Castell Caer Seion shown within Conwy | |
Alternative name | Castell Caer Lleion, Castell Caer Leion, Conwy Mountain Hillfort, Sinnodune |
---|---|
Coordinates | 53°16′57″N 3°51′44″W / 53.282512°N 3.862296°W |
OS grid reference | SH 75938 77782 |
Altitude | 244 m (801 ft) |
Type | Hillfort |
Width | 95 m (310 ft) |
Volume | 30351 m² (326699 f²) |
Diameter | 326 m (1069 ft) |
History | |
Material | Stone, earth |
Founded | 6th–4th centuries BC (first phase), 3rd century BC (second phase) |
Abandoned | 2nd century BC |
Periods | Iron Age |
Site notes | |
Excavation dates | 1906, 1909, 1951, 1952, 2008 |
Archaeologists | H. Picton, W. Bezant Lowe, W .E. Griffiths & A. H. A. Hogg, George Smith |
Condition | Ruined, but good. |
Management | Cadw |
Public access | Yes |
Designation | Scheduled Ancient Monument |
Castell Caer Seion is an Iron Age hillfort situated at the top of Conwy Mountain, in Conwy County, North Wales. It is unusual for the fact that the main fort contains a smaller, more heavily defended fort, complete with its own distinct defences and entrance, with no obvious means of access between the two. The construction date of the original fort is still unknown, but recent excavations have revealed evidence of occupation as early as the 6th century BC, whilst the smaller fort can be dated with reasonable certainty to around the 4th century BC. Whilst the forts were constructed in different periods, archaeologists have uncovered evidence of concurrent occupation, seemingly up until around the 2nd century BC. The larger fort contained around 50 roundhouses during its lifetime, whereas examinations of the smaller fort have turned up no more than six.[1] The site was traditionally associated with Maelgwyn Gwynedd (c. 480 – c. 547 AD),[2] but there is no evidence pointing to a 6th-century occupation.[3] The fort and wider area beyond its boundaries have been said to retain significant archaeological potential, and are protected by law as a scheduled ancient monument.[2]
Description
The fort is on the summit of a ridge of rhyolite at an altitude of approximately 800 feet (244 m) and is enclosed by a single rampart, with more complex works protecting a smaller fortified area at the western end. The northern side of the ridge is steep enough to offer a natural defence meaning that no outer wall was needed for the first phase of construction.[3][4] The smaller fort was built inside the western margins of the larger fort sometime around the 4th century BC; it was completely enclosed, and defended by thick stone walls on all sides, with defensive ditches running along the eastern and north-eastern boundary and a defensive outwork to the southeast. The site has a commanding position overlooking Conwy Bay, and is situated close to a major trackway that follows the coastal ridge. The total area of the fort is 7.5 acres (3.0 ha), it is roughly 326 metres (1,070 ft) long, and at its widest measures around 95 metres (312 ft) from the southern ramparts to the cliffs on the northern boundary.[5]

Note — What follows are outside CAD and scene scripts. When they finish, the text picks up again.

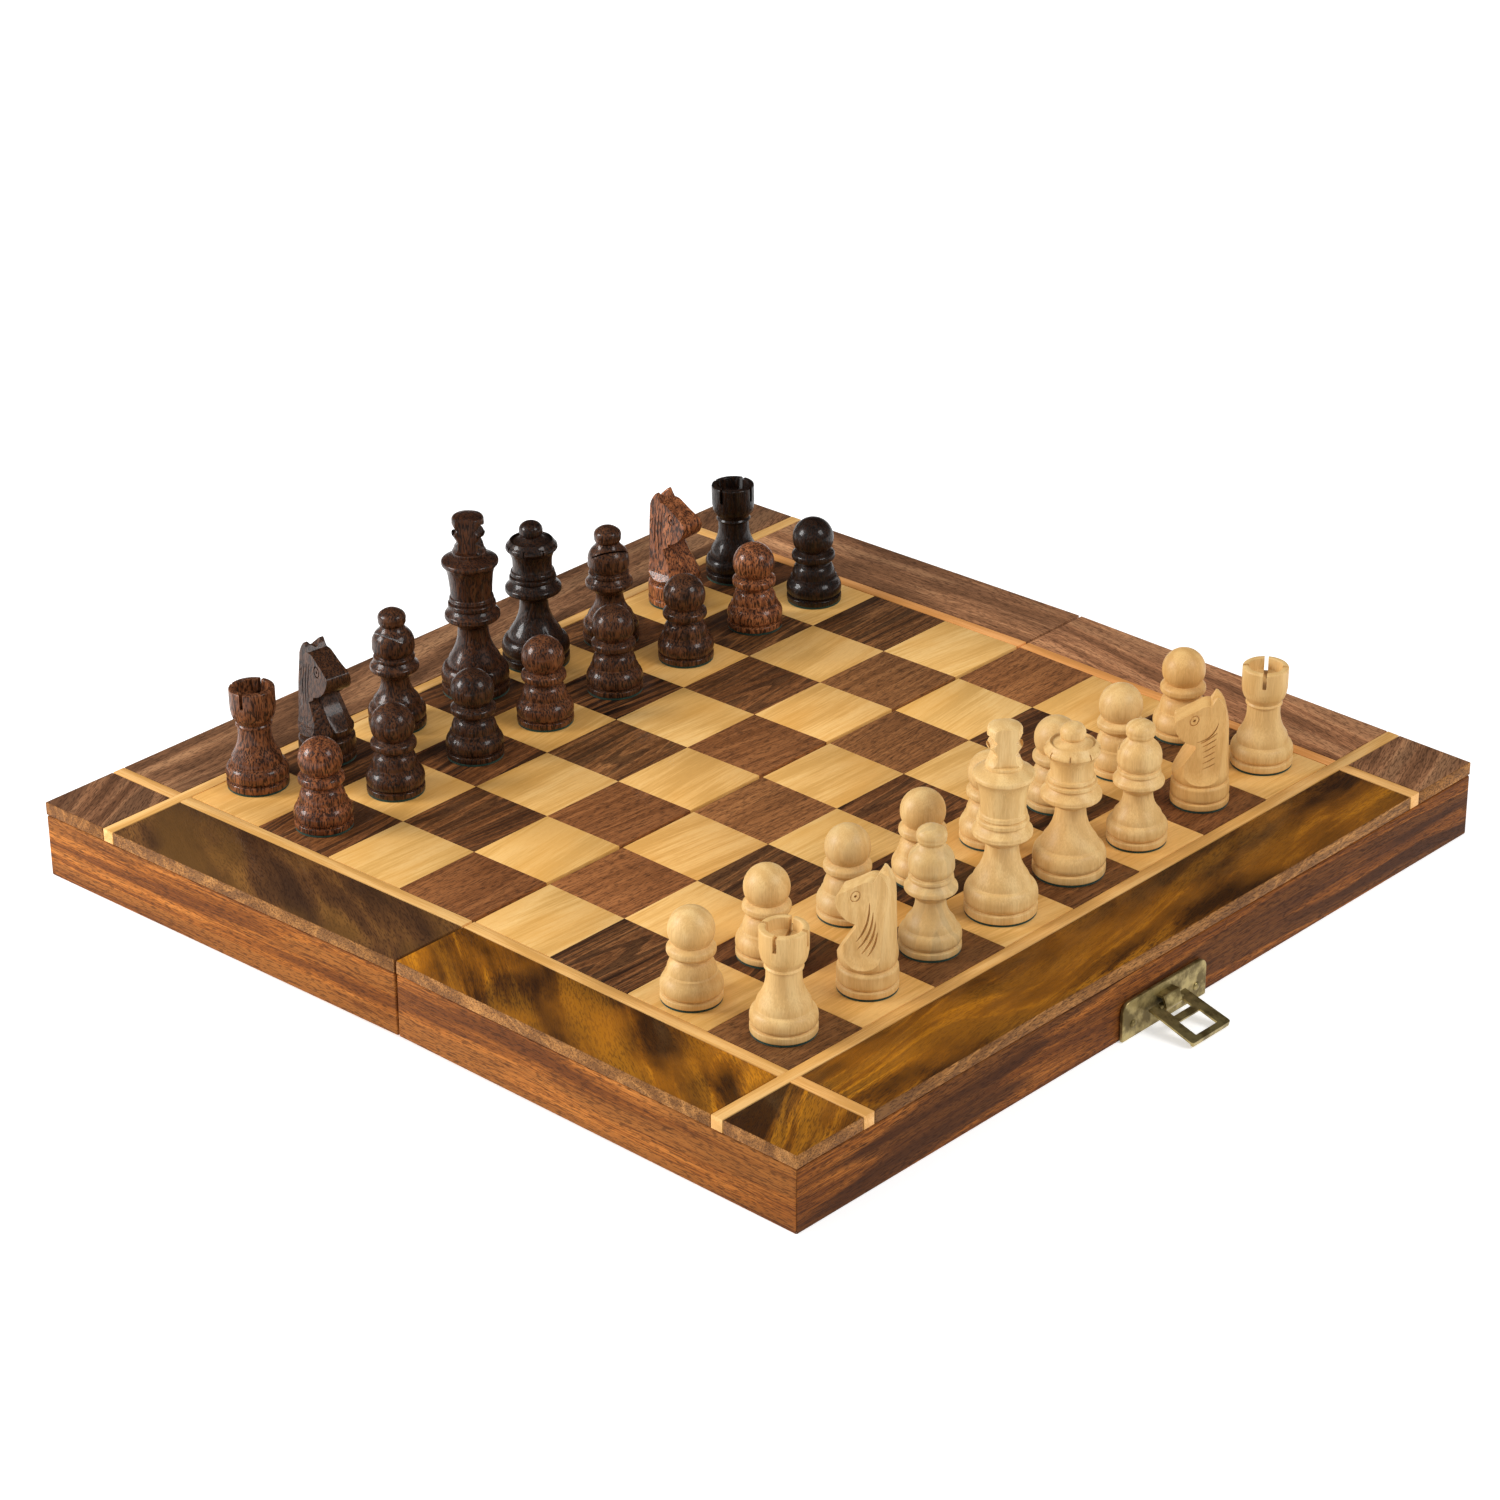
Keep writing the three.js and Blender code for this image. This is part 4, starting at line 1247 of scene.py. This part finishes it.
# degrees about its own axis; any other man is turned at random
manTurns = {
    "white_rook_a": 20, "white_knight_b": 26, "white_knight_g": 40, "white_rook_h": 35,
    "black_rook_a": 20, "black_knight_b": 172, "black_knight_g": 182, "black_rook_h": 10,
    "white_king": -40, "black_king": -55, "white_bishop_c": -50, "white_bishop_f": -20,
    "black_bishop_c": 95, "black_bishop_f": 150, "white_queen": 12, "black_queen": 5,
}
maneStyles = {"white_knight_b": "long", "white_knight_g": "short", "black_knight_b": "straight",
              "black_knight_g": "straight"}


def standing(node, side):
    # the middle of a man's foot, in millimetres in its half's own frame
    back = halfPlace(side).inverted()
    points = [back @ vert.co for vert in frame["nodes"][node].data.vertices]
    floorHeight = min(p.z for p in points)
    foot = [p for p in points if p.z < floorHeight + 0.1]
    middle = [(min(p[axis] for p in foot) + max(p[axis] for p in foot)) / 2 for axis in (0, 1)]
    return Vector((*middle, floorHeight))


def makeMan(node, rng):
    colour, kind = node.split("_")[:2]
    side = -1 if colour == "white" else 1
    form = f"knight_{maneStyles[node]}" if kind == "knight" else kind
    turn = manTurns.get(node, rng.uniform(0, 360))
    place = halfPlace(side) @ Matrix.Translation(standing(node, side))
    place = place @ Matrix.Rotation(math.radians(turn), 4, "Z")
    bm = shapes[form].copy()
    cutFrom(bm, bm.verts, fibresAlong["z"], anyStart(rng), manLooks.get(node, paleLook))
    material = paleManWood if colour == "white" else darkManWood
    slot = "boxwood" if colour == "white" else "dark_stained_wood"
    man = placed(bm, f"{node}_turning", place, node, [material], [node], 32)
    if kind == "knight":
        eased(man, 0.22, 2, 40)
    radius = footRadius[kind] - 0.15
    felt = turned([(0, -0.28), (radius - 0.1, -0.28), (radius, -0.1, 0.3), (radius, 0.2),
                   (radius - 0.1, 0.32, 0.3), (0, 0.32)], steps=40)
    placed(felt, f"{node}_felt", place, node, [greenFelt])


rng = random.Random(7)
for node in sorted(frame["nodes"]):
    if node.split("_")[0] in ("white", "black"):
        makeMan(node, rng)
for form in shapes.values():
    form.free()
print("men placed")

studio = {
    "camera": (-0.92218, -0.85037, 0.66740),
    "heading": 0.81951,
    "dip": 0.46558,
    "roll": -0.01294,
    "lens": 113.99,
    "sensor": 36.0,
    "ambient": 0.5,
    "glossy": 0.04,
    "backdrop": 1.0,
    "tableGlow": 0.5,
    "boxSize": 0.5,
    "aimHeight": 0.02,
}


def makeStage():
    bm = bmesh.new()
    bmesh.ops.create_grid(bm, x_segments=1, y_segments=1, size=3.0)
    floor = looseObject(bm, "floor")
    r = Recipe("paleFloor")
    floor.data.materials.append(r.surface({
        "Base Color": (0.85, 0.85, 0.85, 1.0),
        "Roughness": 0.9,
        "Emission Color": (1.0, 1.0, 1.0, 1.0),
        "Emission Strength": studio["tableGlow"],
    }))


def makeWorld():
    world = bpy.data.worlds.new("studio")
    bpy.context.scene.world = world
    world.use_nodes = True
    tree = world.node_tree
    tree.nodes.clear()
    rays = tree.nodes.new("ShaderNodeLightPath").outputs
    strength = studio["ambient"]
    for ray, target in (("Is Glossy Ray", studio["glossy"]), ("Is Camera Ray", studio["backdrop"])):
        chosen = tree.nodes.new("ShaderNodeMix")
        tree.links.new(rays[ray], chosen.inputs["Factor"])
        if isinstance(strength, float):
            chosen.inputs["A"].default_value = strength
        else:
            tree.links.new(strength, chosen.inputs["A"])
        chosen.inputs["B"].default_value = target
        strength = chosen.outputs["Result"]
    background = tree.nodes.new("ShaderNodeBackground")
    background.inputs["Color"].default_value = (1.0, 1.0, 1.0, 1.0)
    tree.links.new(strength, background.inputs["Strength"])
    output = tree.nodes.new("ShaderNodeOutputWorld")
    tree.links.new(background.outputs["Background"], output.inputs["Surface"])


# Two square softboxes, each with its place and its power, turned to the board's middle.
lamps = {"leftBox": ((-0.86, 0.8, 0.58), 16), "rightBox": ((0.25, -0.98, 0.86), 7)}


def makeSoftbox(name):
    place, power = lamps[name]
    data = bpy.data.lights.new(name, "AREA")
    data.shape = "RECTANGLE"
    data.size = studio["boxSize"]
    data.size_y = studio["boxSize"]
    data.energy = power
    lamp = bpy.data.objects.new(name, data)
    lamp.location = place
    way = Vector((0, 0, studio["aimHeight"])) - Vector(place)
    lamp.rotation_euler = way.to_track_quat("-Z", "Y").to_euler()
    bpy.context.scene.collection.objects.link(lamp)


def makeCamera():
    data = bpy.data.cameras.new("camera")
    data.lens = studio["lens"]
    data.sensor_width = studio["sensor"]
    data.clip_start = 0.01
    camera = bpy.data.objects.new("camera", data)
    turn = Matrix.Rotation(-studio["heading"], 4, "Z") @ Matrix.Rotation(math.pi / 2 - studio["dip"], 4, "X")
    turn = turn @ Matrix.Rotation(studio["roll"], 4, "Z")
    camera.matrix_world = Matrix.Translation(studio["camera"]) @ turn
    bpy.context.scene.collection.objects.link(camera)
    bpy.context.scene.camera = camera


makeStage()
makeWorld()
for name in lamps:
    makeSoftbox(name)
makeCamera()
bpy.context.scene.view_settings.view_transform = "Standard"
print("stage set")
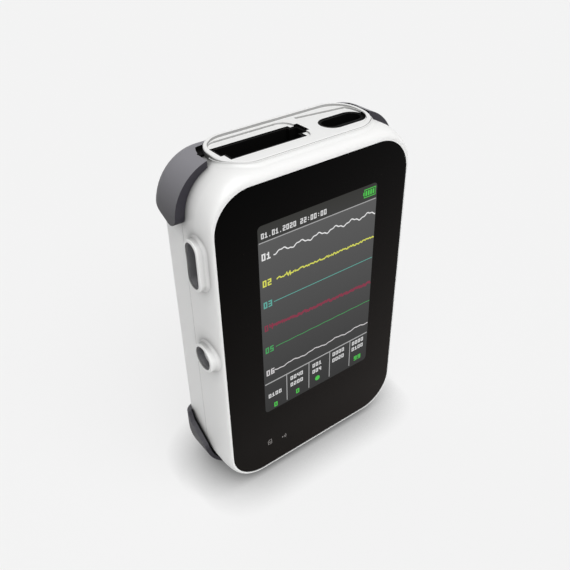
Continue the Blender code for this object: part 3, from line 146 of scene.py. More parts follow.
# Printed signs under the display, measured likewise. CARD_LABEL is the label's left, right,
# bottom and top, measured from the card's corner
SIGN_STROKE = 0.13 * MM
CARD_LEFT = 0.55 * MM
CARD_LOW = -17.0 * MM
CARD_WIDTH = 1.5 * MM
CARD_HEIGHT = 2.2 * MM
CARD_BEVEL = 0.55 * MM
CARD_LABEL = (0.45 * MM, 1.05 * MM, 0.55 * MM, 1.2 * MM)
ARCS_CENTRE = (7.2 * MM, -17.1 * MM)
ARCS_DOT = 0.3 * MM
ARCS_RADII = (0.9 * MM, 1.6 * MM)
ARCS_HALF_ANGLE = math.pi / 5

# Rim with its stepped recess
RIM_X = 0.6 * MM
RIM_LENGTH = 59.2 * MM
RIM_DEPTH = 21.8 * MM
RIM_CORNER = 10.0 * MM
RIM_TOP = 129.2 * MM
RIM_FRONT_DROP = 1.2 * MM
RIM_FOOT = 126.0 * MM
RIM_WIDTH = 1.3 * MM
RIM_EDGE_ROUND = 0.45 * MM
RIM_GAP = 0.12 * MM
RIM_FLARE = 1.5 * MM
RIM_FLARE_RISE = 1.0 * MM
RIM_FLARE_LIP = 0.3 * MM
RIM_FLARE_ROOT = 1.9 * MM
NECK_INSET = 0.9 * MM
NECK_BOTTOM = 123.9 * MM
LEDGE_LEVEL = 128.3 * MM
LEDGE_WIDTH = 1.6 * MM
LEDGE_LEFT = 0.8 * MM
FLOOR_LEVEL = 127.7 * MM
LEFT_FLOOR_END = 4.5 * MM
LEFT_FLOOR_CORNER = 4.5 * MM
RIGHT_FLOOR_START = 8.0 * MM
RIGHT_FLOOR_BACK = 8.1 * MM
RIGHT_FLOOR_TAPER = 4.6 * MM
RIGHT_FLOOR_INSET = MM / 5
RECESS_EDGE = 0.07 * MM

# Mouths of the two sockets in the recess
SENSOR_LEFT = -26.4 * MM
SENSOR_RIGHT = 3.0 * MM
SENSOR_FRONT = -5.4 * MM
SENSOR_BACK = 4.8 * MM
SENSOR_KEY_RIGHT = 5.8 * MM
SENSOR_KEY_FRONT = -2.9 * MM
SENSOR_KEY_BACK = 3.4 * MM
SENSOR_NOTCH_WIDTH = 1.4 * MM
SENSOR_NOTCH_DEPTH = 3.7 * MM
EFFORT_CENTRE = (20.0 * MM, -1.55 * MM)
EFFORT_SIZE = (17.2 * MM, 7.9 * MM)
EFFORT_SEAT_CENTRE = (20.0 * MM, -1.95 * MM)
EFFORT_SEAT_SIZE = (17.4 * MM, 9.2 * MM)
EFFORT_SEAT_DEPTH = 0.12 * MM

# Side fittings
COLLAR_TOP = -42.8 * MM
COLLAR_WALL = 1.0 * MM
COLLAR_FLARE = 1.0 * MM
COLLAR_ROUND = 0.45 * MM
COLLAR_ROOT = 1.4 * MM
BUTTON_Y = -8.1 * MM
BUTTON_Z = 99.6 * MM
BUTTON_WIDTH = 6.0 * MM
BUTTON_LENGTH = 16.0 * MM
BUTTON_FACE = -39.8 * MM
BUTTON_DOME = 0.35 * MM
BUTTON_GAP = 0.25 * MM
KEY_FLANGE_OUT = -37.9 * MM
KEY_FLANGE_IN = -36.9 * MM
KEY_FLANGE_GROW = 0.2 * MM
KEY_FLANGE_LAP = 0.1 * MM
KEY_POST_RADIUS = 1.6 * MM
KEY_POST_RISE = 0.3 * MM
INNER_SIDE = 38.3 * MM
GASKET_WALL = 0.6 * MM
GASKET_GAP = 0.05 * MM
GASKET_SINK = 0.5 * MM
BUTTON_GASKET_END = KEY_FLANGE_OUT - 0.5 * MM
CANNULA_Y = -8.4 * MM
CANNULA_Z = 64.0 * MM
CANNULA_RADIUS = 4.2 * MM
CANNULA_WELL = -39.3 * MM
CANNULA_HOLE = 3.0 * MM
CANNULA_GASKET_END = CANNULA_WELL - 0.1 * MM

# Cannula port: radii, places along X, and lengths from the flange's inner face
PORT_BORE = 2.1 * MM
PORT_LIP = 2.5 * MM
PORT_BARREL = 2.9 * MM
PORT_FLANGE = 4.2 * MM
PORT_TAIL = 1.3 * MM
PORT_BARB = 1.5 * MM
PORT_DUCT = 0.9 * MM
PORT_NOSE = -40.8 * MM
PORT_NOSE_BEVEL = 0.4 * MM
PORT_FLANGE_OUT = -37.1 * MM
PORT_FLANGE_IN = -35.8 * MM
PORT_BORE_STOP = 0.9 * MM
PORT_BARB_START = 1.6 * MM
PORT_TAIL_LENGTH = 3.2 * MM

# Rear screws
SCREW_X = 31.2 * MM
SCREW_INSET = 20.8 * MM
SCREW_BOSS = 3.4 * MM
SCREW_HEAD = 2.6 * MM
SCREW_SHANK = 1.5 * MM
SCREW_SEAT = 11.8 * MM

# Corner bumpers
BUMPER_FRONT = -2.5 * MM
BUMPER_REAR_DEPTH = 8.0 * MM
BUMPER_REAR_COVER = 1.3 * MM
BUMPER_LEG = 17.3 * MM
BUMPER_LEG_ROUND = 3.5 * MM
BUMPER_END_SLANT = math.radians(24)
BUMPER_INNER_X = 31.3 * MM
BUMPER_REAR_INNER_X = 23.5 * MM
BUMPER_FOOT_INNER_X = 19.0 * MM
BUMPER_FOOT_LEG = 23.2 * MM
BUMPER_SLANT_START = 12.2 * MM
BUMPER_SLANT_RISE = 10.4 * MM
BUMPER_SLANT_DEPTH = 11.0 * MM
BUMPER_SLANT_SHARES = ((0, 0), (0.12, 0.2), (0.35, 0.36), (0.53, 0.48), (0.72, 0.61), (0.89, 0.74),
                       (1, 1))
BUMPER_TIP = MM / 2
BUMPER_EDGE = 0.35 * MM
BUMPER_GAP = 0.12 * MM
BUMPER_SLOT_WIDTH = 2.2 * MM
BUMPER_SLOT_BACK = 7.0 * MM
BUMPER_SLOT_FRONT = 3.3 * MM
BUMPER_REBATE = 0.8 * MM
BUMPER_WEB = 0.3 * MM

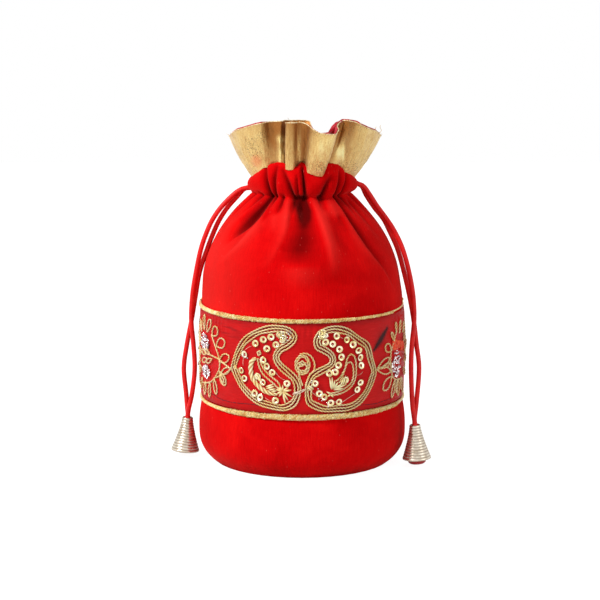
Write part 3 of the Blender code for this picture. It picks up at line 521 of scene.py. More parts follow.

Confusion surrounding name
Writing in Archaeologia Cambrensis, W.E. Griffiths and A. H. A. Hogg identify 'Caer Seion' as the older and more genuine name of the hillfort, for which they cite evidence dating as far back as the 9th century. The alternative name 'Castell Caer Lleion' seems to date to the late 17th century and probably came about due to a mistranslation. Indeed, 'Castell Caer' is somewhat of a tautology, translating into English as "Castle Fort".[6] Because there is no standardised name for the site, it is referred to variously as 'Caer Seion', 'Castell Caer Seion', 'Castell Caer Lleion', 'Castell Caer Leion' and 'Conwy Mountain hillfort'.[7]<[2][8] An antiquated name, no longer in popular use but recorded by John Leyland in his 1530s Itinerary in Wales, is 'Sinnodune'.[9]
Archaeological excavations
There have been three principal excavations at the site: first in 1906 and 1909, then in 1951 and 1952, and finally in 2008. The dearth of dateable finds meant that, until the early part of the 21st century, the dating of the site was largely inferential. Each excavation has revealed a little more about the site, with modern techniques enabling archaeologists to date the earliest known occupation of the fort to within 200 years.[10]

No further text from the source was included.